L’émergence de la finance décentralisée (DeFi) bouleverse les paradigmes traditionnels du droit financier. Ces protocoles, fonctionnant sans intermédiaire central sur des blockchains publiques, posent de nouvelles questions juridiques. Comment appliquer les réglementations existantes à des entités sans personnalité juridique ? Quelle juridiction est compétente pour trancher les litiges dans un écosystème par nature transnational ?

Le concept de gouvernance décentralisée par des organisations autonomes (DAO) remet également en question les notions classiques de responsabilité et de prise de décision collective. Le droit devra s’adapter à ces nouvelles formes d’organisation pour offrir un cadre juridique adapté sans étouffer l’innovation.

L’avenir du droit des crypto-monnaies : vers une réglementation globale ?
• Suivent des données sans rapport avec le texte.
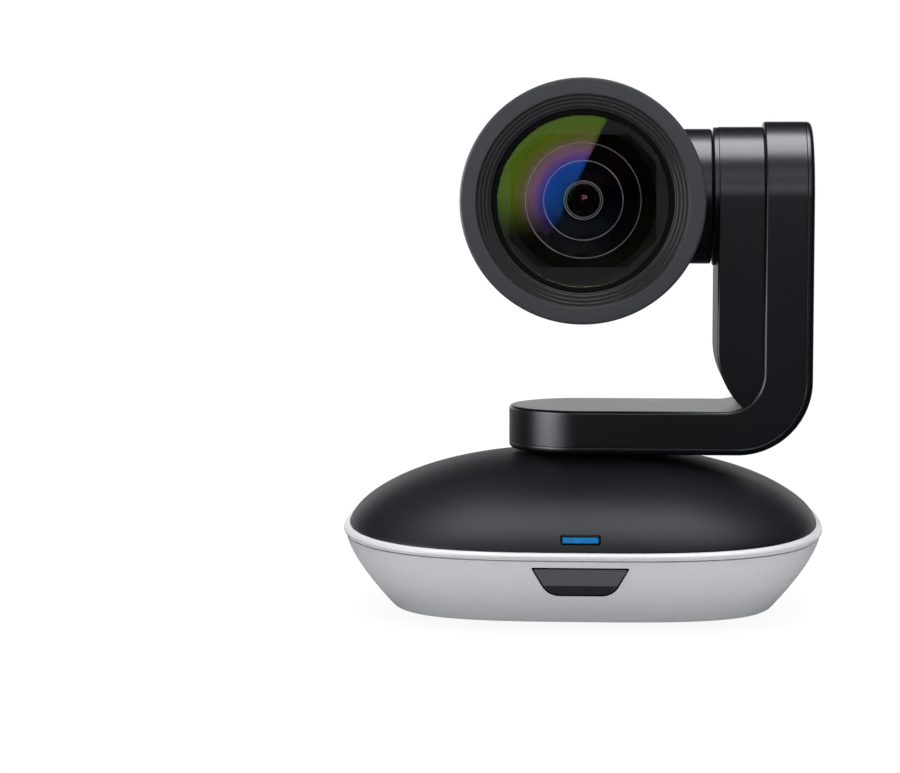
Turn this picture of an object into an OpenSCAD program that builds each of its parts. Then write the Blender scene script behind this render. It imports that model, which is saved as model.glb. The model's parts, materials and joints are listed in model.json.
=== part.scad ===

Face à la nature transfrontalière des crypto-actifs, la nécessité d’une harmonisation internationale des réglementations se fait sentir. Les initiatives du Groupe d’action financière (GAFI) en matière de lutte contre le blanchiment d’argent ou les réflexions menées au sein du G20 sur la régulation des « stablecoins » témoignent de cette prise de conscience.

Cependant, les divergences d’approches entre juridictions – certains pays optant pour une interdiction pure et simple quand d’autres cherchent à attirer les acteurs du secteur – compliquent l’émergence d’un consensus global. L’enjeu pour les années à venir sera de trouver un équilibre entre la protection des investisseurs, la lutte contre les activités illicites et le soutien à l’innovation technologique.

En conclusion, le droit des crypto-monnaies et la sécurité des portefeuilles numériques se trouvent à la croisée des chemins. Entre nécessité de régulation et préservation du potentiel innovant de la technologie blockchain, les législateurs et régulateurs font face à un défi de taille. L’évolution rapide du secteur exige une adaptation constante du cadre juridique, tout en veillant à ne pas entraver le développement d’un écosystème prometteur. L’avenir dira si le droit saura relever ce défi et accompagner la transformation numérique de la finance.